1.   Corporators are those who compose a corporation whether as stockholders or members, at any time. This term includes incorporators, stockholder or members. Note: A corporation or a partnership can be a corporator, but cannot be an incorporator. A partnership can be a corporator in a corporation but a corporation cannot be a general partner in a partnership.

2.   Incorporators are stockholders or members mentioned in the articles of incorporation as originally forming and composing the corporation and are signatories to said articles of incorporation. They must be natural persons (i.e. human beings) as distinguished from artificial beings (e.g., a corporation or a partnership). The Code specifies that five or more persons, not exceeding fifteen, may form a private corporation provided that they are of legal age, owners or subscribers to at least one share of capital stock and that the majority are residents of the country. Note: All incorporators (if they continue to be stockholders) are corporators of a corporation, but not ail corporators are incorporators.

3.   Stockholders or shareholders are corporators in a stock corporation.

4.    Members are corporators of a non-stock corporation.

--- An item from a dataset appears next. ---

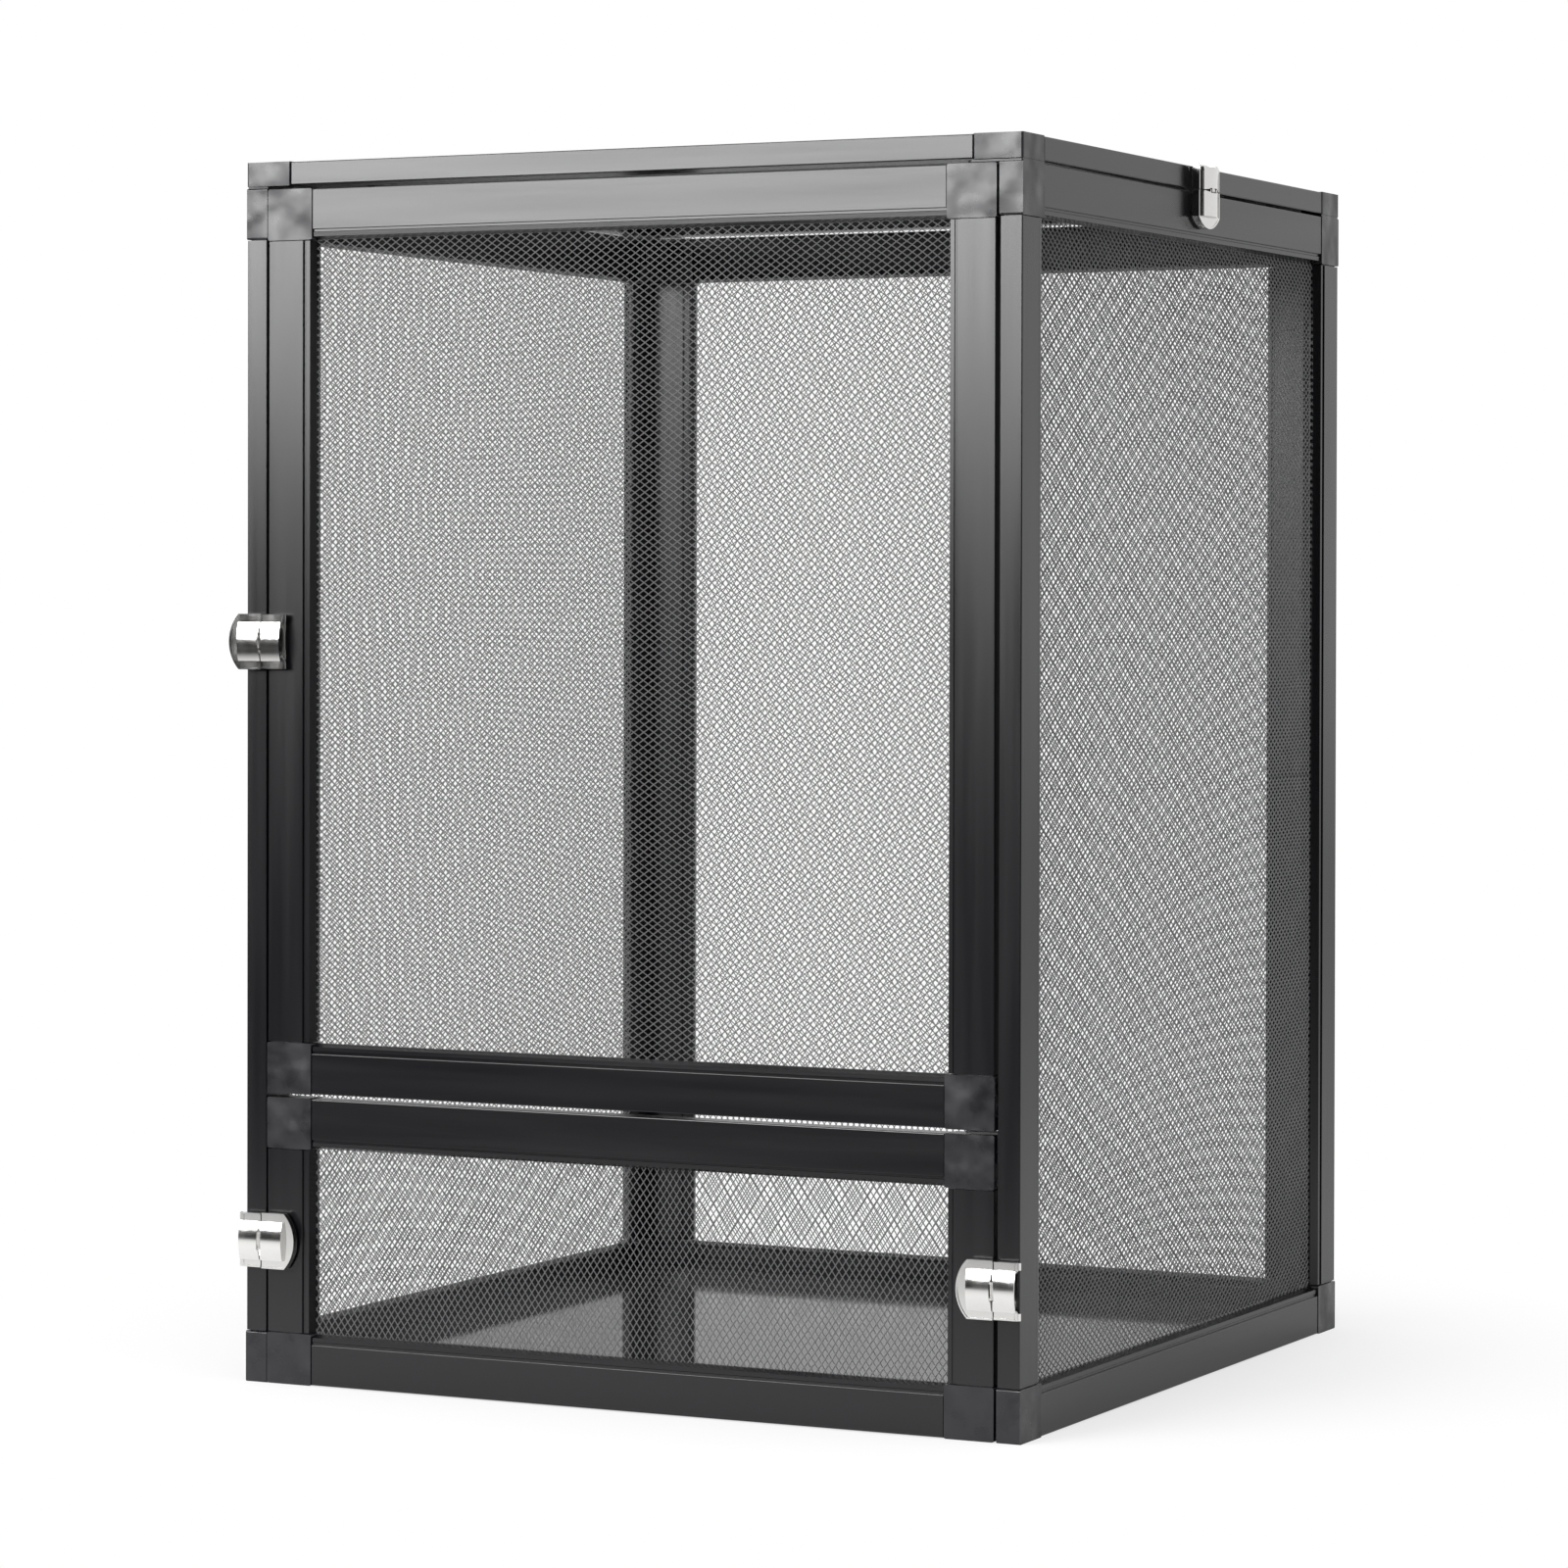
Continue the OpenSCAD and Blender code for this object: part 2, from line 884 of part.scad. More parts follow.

5.   Subscribers are persons who have agreed to take and pay for original, unissued shares of a corporation.

6.   Promoters are persons who bring about or cause to bring about the formation and organization of a corporation.

7.   Underwriters are usually investment bankers who have—

*     agreed, alone or with others, to buy at stated terms an entire or a substantial part of an issue of securities; or

*    guaranteed the sale of an issue by agreement to buy from the issuing corporation any unsold portion at a stated price; or

*     agreed to use his best efforts to market all or part of an issue; or

*     offered for sale stock he has purchased from a controlling stockholder.